Scale numerical features

Shift and scale numerical variables to a standard normal distribution. The scaling factors are saved to be used for predictions.


In [16]:
data, scale_param = helper.scale(data)

There are no categorical variables

Split the data into training and test sets

Data leakage: Test set hidden when training the model, but seen when preprocessing the dataset

No validation set (small dataset)


In [17]:
test_size = 0.4
random_state = 9

x_train, y_train, x_test, y_test = helper.simple_split(data, target, True, test_size,
                                                       random_state)

Encode the output


In [18]:
y_train, y_test = helper.one_hot_output(y_train, y_test)

In [19]:
print("train size \t X:{} \t Y:{}".format(x_train.shape, y_train.shape))
print("test size  \t X:{} \t Y:{} ".format(x_test.shape, y_test.shape))


train size 	 X:(87, 19) 	 Y:(87, 2)
test size  	 X:(58, 19) 	 Y:(58, 2) 

Build a dummy classifier


In [20]:
helper.dummy_clf(x_train, y_train, x_test, y_test)


Confusion matrix: 
 [[51  0]
 [ 7  0]]
Out[20]:
Loss Accuracy Precision Recall ROC-AUC F1-score
Dummy 4.17 0.88 0.0 0 0 0

Build the Neural Network for Binary Classification


In [21]:
# class weight for imbalance target

cw = helper.get_class_weight(y_train[:,1])


{0: 0.5723684210526315, 1: 3.9545454545454546}

In [29]:
model_path = os.path.join("models", "enron_scandal.h5")

model = None
model = helper.build_nn_clf(x_train.shape[1], y_train.shape[1], dropout=0.3, summary=True)

helper.train_nn(model, x_train, y_train, class_weight=cw, path=model_path)

from sklearn.metrics import roc_auc_score
y_pred_train = model.predict(x_train, verbose=0)
print('\nROC_AUC train:\t{:.2f} \n'.format(roc_auc_score(y_train, y_pred_train)))

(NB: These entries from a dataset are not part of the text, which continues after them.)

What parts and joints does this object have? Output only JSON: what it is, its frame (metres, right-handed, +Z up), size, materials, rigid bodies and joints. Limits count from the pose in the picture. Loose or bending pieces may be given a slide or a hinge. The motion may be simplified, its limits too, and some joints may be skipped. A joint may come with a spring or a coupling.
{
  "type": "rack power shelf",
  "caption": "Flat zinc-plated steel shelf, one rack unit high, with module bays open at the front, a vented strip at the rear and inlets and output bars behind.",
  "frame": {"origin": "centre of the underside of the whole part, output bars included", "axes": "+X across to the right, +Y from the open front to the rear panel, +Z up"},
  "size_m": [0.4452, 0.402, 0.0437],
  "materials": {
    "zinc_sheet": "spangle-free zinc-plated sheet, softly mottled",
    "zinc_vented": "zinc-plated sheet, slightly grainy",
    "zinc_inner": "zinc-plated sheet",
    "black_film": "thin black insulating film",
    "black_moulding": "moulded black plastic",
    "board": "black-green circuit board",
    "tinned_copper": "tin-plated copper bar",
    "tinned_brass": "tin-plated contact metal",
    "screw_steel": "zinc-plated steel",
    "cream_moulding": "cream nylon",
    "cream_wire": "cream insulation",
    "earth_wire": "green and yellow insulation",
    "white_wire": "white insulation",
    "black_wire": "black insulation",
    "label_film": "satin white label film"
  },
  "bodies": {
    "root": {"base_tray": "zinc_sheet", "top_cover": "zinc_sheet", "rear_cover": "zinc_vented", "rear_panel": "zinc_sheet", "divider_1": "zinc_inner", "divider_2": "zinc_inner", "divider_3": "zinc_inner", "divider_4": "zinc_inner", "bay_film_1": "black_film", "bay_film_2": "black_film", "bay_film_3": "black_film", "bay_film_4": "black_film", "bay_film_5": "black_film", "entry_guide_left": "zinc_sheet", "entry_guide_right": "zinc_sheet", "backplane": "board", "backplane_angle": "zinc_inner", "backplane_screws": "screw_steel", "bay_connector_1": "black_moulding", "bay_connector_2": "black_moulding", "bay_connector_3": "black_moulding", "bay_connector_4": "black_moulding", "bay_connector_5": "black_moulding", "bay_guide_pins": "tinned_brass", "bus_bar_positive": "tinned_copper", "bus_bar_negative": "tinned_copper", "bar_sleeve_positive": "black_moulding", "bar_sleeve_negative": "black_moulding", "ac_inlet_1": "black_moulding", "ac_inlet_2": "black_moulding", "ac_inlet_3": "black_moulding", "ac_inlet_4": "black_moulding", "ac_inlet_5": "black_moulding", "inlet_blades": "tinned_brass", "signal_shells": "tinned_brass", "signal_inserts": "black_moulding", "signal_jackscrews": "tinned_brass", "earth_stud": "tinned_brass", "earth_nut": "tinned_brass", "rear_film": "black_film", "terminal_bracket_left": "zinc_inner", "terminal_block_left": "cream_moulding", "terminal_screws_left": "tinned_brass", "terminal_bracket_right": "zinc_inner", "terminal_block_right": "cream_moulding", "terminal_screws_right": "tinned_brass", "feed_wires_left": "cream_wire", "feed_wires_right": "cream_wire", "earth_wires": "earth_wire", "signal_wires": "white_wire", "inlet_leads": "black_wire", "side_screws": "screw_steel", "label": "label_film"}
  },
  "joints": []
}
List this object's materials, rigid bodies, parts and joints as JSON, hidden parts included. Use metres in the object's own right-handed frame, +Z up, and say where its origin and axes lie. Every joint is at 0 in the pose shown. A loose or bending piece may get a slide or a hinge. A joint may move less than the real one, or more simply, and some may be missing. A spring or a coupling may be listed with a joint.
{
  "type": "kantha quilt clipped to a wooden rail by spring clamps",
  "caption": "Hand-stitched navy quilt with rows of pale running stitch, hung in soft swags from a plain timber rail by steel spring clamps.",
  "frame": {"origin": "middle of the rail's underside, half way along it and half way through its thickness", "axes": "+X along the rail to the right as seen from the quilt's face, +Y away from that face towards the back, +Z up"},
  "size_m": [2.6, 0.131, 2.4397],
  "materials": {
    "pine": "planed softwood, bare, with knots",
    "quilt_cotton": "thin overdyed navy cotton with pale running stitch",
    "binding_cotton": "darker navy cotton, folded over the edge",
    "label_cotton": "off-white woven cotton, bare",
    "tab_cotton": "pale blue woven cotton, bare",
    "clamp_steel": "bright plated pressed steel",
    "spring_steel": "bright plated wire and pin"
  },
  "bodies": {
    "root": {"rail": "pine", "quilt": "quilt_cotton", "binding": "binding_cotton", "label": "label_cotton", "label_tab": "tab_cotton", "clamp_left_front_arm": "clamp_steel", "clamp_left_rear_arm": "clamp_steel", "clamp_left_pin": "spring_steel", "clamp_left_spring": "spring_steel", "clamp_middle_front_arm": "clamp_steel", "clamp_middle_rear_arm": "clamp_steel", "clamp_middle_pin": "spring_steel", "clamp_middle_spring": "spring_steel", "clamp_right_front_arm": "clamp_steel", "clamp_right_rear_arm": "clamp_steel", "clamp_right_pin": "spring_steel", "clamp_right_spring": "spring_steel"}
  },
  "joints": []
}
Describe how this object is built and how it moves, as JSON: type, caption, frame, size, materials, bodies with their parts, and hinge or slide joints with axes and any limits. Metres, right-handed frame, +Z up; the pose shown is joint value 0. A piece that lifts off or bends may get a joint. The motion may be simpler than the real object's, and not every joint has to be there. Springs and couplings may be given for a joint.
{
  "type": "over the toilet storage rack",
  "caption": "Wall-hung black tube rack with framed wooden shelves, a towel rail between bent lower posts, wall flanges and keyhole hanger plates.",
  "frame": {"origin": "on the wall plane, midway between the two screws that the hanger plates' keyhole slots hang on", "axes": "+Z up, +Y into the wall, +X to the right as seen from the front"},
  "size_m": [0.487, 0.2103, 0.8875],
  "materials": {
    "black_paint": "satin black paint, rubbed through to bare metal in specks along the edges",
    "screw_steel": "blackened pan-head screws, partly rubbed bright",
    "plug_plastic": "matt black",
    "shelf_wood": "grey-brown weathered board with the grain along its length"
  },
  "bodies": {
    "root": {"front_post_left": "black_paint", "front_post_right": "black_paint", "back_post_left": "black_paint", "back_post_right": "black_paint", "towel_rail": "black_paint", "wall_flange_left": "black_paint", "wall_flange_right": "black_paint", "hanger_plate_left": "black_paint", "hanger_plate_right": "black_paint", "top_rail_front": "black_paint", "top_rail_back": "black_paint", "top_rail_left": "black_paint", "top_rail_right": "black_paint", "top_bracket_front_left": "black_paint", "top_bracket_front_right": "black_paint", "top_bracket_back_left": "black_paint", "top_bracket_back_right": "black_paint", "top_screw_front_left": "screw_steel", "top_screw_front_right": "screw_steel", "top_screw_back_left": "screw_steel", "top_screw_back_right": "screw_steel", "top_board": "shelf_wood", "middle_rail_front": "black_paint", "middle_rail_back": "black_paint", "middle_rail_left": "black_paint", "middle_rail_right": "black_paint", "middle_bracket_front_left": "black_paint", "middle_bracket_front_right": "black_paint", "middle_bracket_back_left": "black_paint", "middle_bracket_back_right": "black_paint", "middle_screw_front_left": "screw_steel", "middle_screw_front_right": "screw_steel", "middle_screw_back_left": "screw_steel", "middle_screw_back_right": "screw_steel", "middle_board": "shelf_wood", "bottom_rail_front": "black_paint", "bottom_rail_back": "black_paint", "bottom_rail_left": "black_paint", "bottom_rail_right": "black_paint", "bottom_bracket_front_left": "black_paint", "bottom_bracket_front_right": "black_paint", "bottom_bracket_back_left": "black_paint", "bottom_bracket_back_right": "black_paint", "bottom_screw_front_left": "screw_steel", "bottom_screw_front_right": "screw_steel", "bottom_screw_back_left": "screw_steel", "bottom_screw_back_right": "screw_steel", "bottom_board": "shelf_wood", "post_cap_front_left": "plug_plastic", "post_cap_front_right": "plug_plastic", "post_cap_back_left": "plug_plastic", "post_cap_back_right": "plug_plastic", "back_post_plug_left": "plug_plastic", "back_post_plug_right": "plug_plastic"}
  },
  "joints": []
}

_________________________________________________________________
Layer (type)                 Output Shape              Param #   
=================================================================
dense_5 (Dense)              (None, 19)                380       
_________________________________________________________________
dropout_3 (Dropout)          (None, 19)                0         
_________________________________________________________________
dense_6 (Dense)              (None, 2)                 40        
=================================================================
Total params: 420
Trainable params: 420
Non-trainable params: 0
_________________________________________________________________
Training ....
time: 	 0.5 s
Training loss:  	0.5039

Training accuracy: 	0.793

Model saved at models/enron_scandal.h5

ROC_AUC train:	0.89 

Evaluate the model


In [30]:
# Dataset too small for train, validation, and test sets. More data is needed for a proper
y_pred = model.predict(x_test, verbose=0)

helper.binary_classification_scores(y_test[:, 1], y_pred[:, 1], return_dataframe=True, index="DNN")


Confusion matrix: 
 [[40 11]
 [ 2  5]]
Out[30]:
Loss Accuracy Precision Recall ROC-AUC F1-score
DNN 0.52 0.78 0.31 0.71 0.77 0.43

Compare with non-neural network models


In [31]:
helper.ml_classification(x_train, y_train[:,1], x_test, y_test[:,1])


Naive Bayes
AdaBoost
Decision Tree
Random Forest
Extremely Randomized Trees
Out[31]:
Time (s) Loss Accuracy Precision Recall ROC-AUC F1-score
Decision Tree 0.00 5.36 0.84 0.38 0.43 0.67 0.40
Random Forest 0.08 0.31 0.84 0.00 0.00 0.00 0.00
Extremely Randomized Trees 0.08 0.30 0.84 0.00 0.00 0.00 0.00
AdaBoost 0.06 0.50 0.81 0.25 0.29 0.73 0.27
Naive Bayes 0.00 4.88 0.74 0.25 0.57 0.83 0.35